15 Temmuz gecesinde genel merkezden gelen mesajın kendilerine yol haritası olduğunu ifade eden Muş Belediye Başkanı Feyat Asya ise "Bazı olayları tarihten okursun, istediğin gibi anlarsın. Belediye başkanı olarak yönetmiş bir kişi olarak konuşmanın heyecanını yaşıyorum. O gece genel merkezimizden bir mesaj geldi, il ve ilçe teşkilatlarının açık tutulması söylendi. Tabi o gece nereye gideceğimizi ve ne yapacağımızı bilmiyorduk. O mesaj bize bir rehber ve yol haritası oldu. Parti doldu taştı. Belediyenin önüne ilk çıkan şehir olarak hamdolsun o kahramanlık destanı içerisinde yerimizi aldık. Akabinde 27 gün sabaha kadar bekledik. 15 Temmuz'da vatandaşlar şerefi ve özgürlüğü için adeta tanklara baş tuttu. Bu önemli bir destandır. Bu destanın unutulmaması adına yapılan bu çalışmada emeği olanlara teşekkür ediyorum" ifadelerini kullandı.

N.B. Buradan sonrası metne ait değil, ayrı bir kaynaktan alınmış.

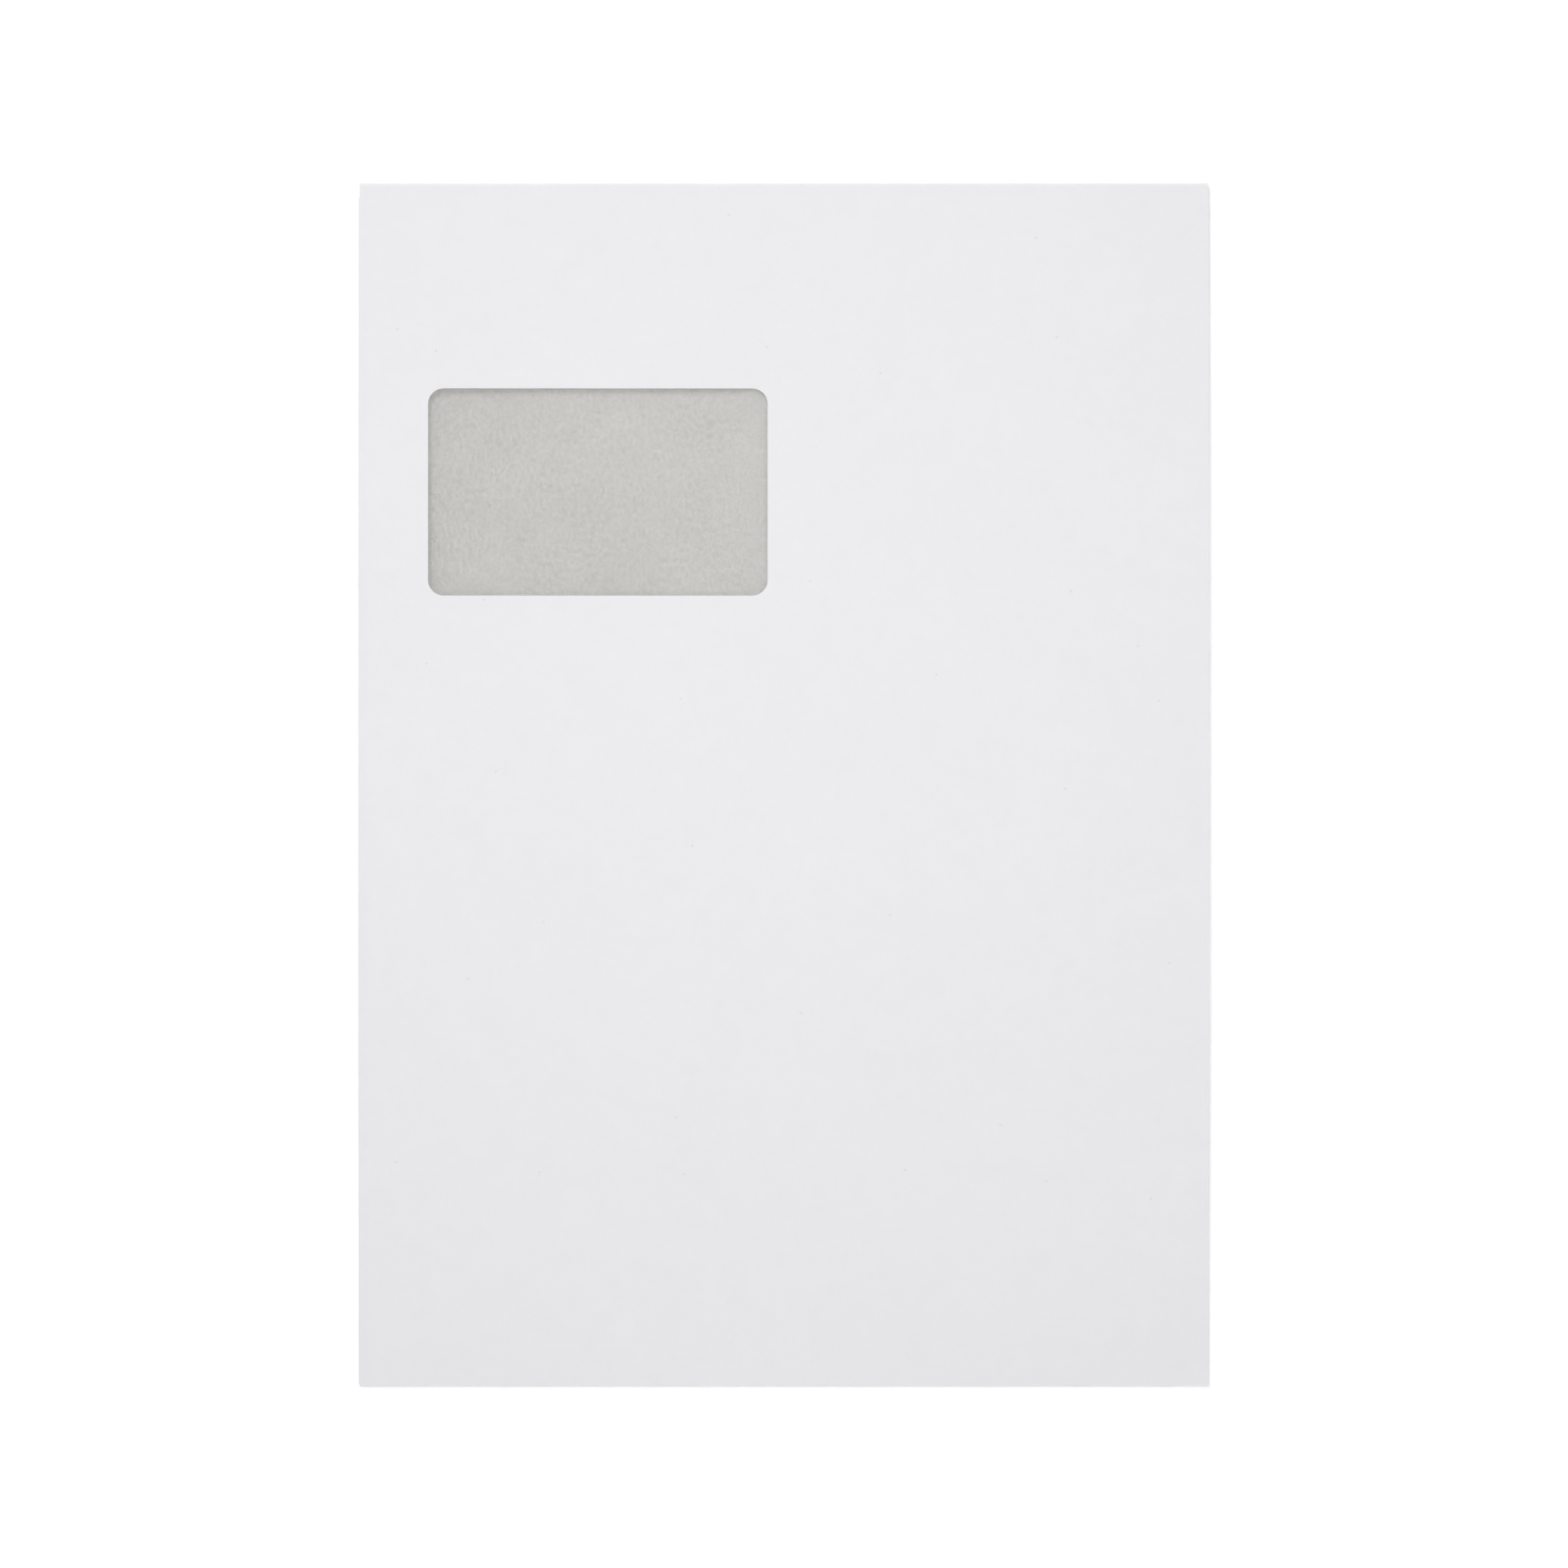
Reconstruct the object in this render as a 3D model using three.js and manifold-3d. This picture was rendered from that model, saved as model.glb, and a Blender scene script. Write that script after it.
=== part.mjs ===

Düzenlenen çalıştayda açılış konuşması yapan Muş Alparslan Üniversitesi Rektörü Prof. Dr. Mustafa Alican da, "15 Temmuz maalesef devletimizin ve milletimizin çok büyük bir kumpasla adeta tarih sahnesinden silinmek istendi. Son yarım asırda elde ettiği bütün kazanımlarının yok edilmek istendiği talihsiz bir gündü. Fakat milletimiz bugüne geçit vermedi. Bu hareket ile birlikte milletimize ve devletimize kastedenlere gereken ders verildi. Bugün de bizim tarihimize bağımsızlığımızın muhafaza edildiği önemli gün olarak kaydedildi. Bugünle ilgili tabi ki her yıl etkinlikler yapıyoruz. Şehitlerimizin ruhuna Kur'an-ı Kerim'ler okuyoruz. Dualar okuyup sadakalar veriyoruz. Bugün bizler için çok kıymetlidir. Manevi anlamda hem bunun bilincini taşımak hem de gelecek nesillere o gün yaşanan o talihsizliği aşılama ve onlara önümüzdeki dönemlerde bu türden bir kumpasla karşı karşıya gelmeleri durumunda nasıl bir yol izlemeleri gerektiğini öğretmek hepimizin boynunun borcudur. Bir de bu meselenin tarihi, kültür, sosyolojik ve bilimsel bir yönü var. Bu hafta 15 Temmuz ile ilgili yoğun bir şekilde faaliyetlerimiz olacak. Külliyemizde resim sergimiz devam ediyor, bunun yanında külliyemizde bulunan Sultan Alparslan Camisi'nde mevlidi şerifimiz var. Malazgirt'te ise gençlerimize yönelik tarih ve kültür programımız olacak. Biz dedik ki bunun yanında Türkiye'mizin yaşayan en önemli isimlerinden büyük hocalarımızı davet edelim ve bu 15 Temmuz'un bilimsel ve tarihi yönünü ve neyin bu 15 Temmuz'a giden sürecin taşlarını döşediği ve neye dikkat etmemiz gerektiğine bilimsel bir çerçeve ile öğrenelim istedik" diye konuştu.
Konuşmaların ardından çalıştay, farklı üniversitelerden gelen akademisyenlerin oturumlarının tamamlanmasıyla son buldu.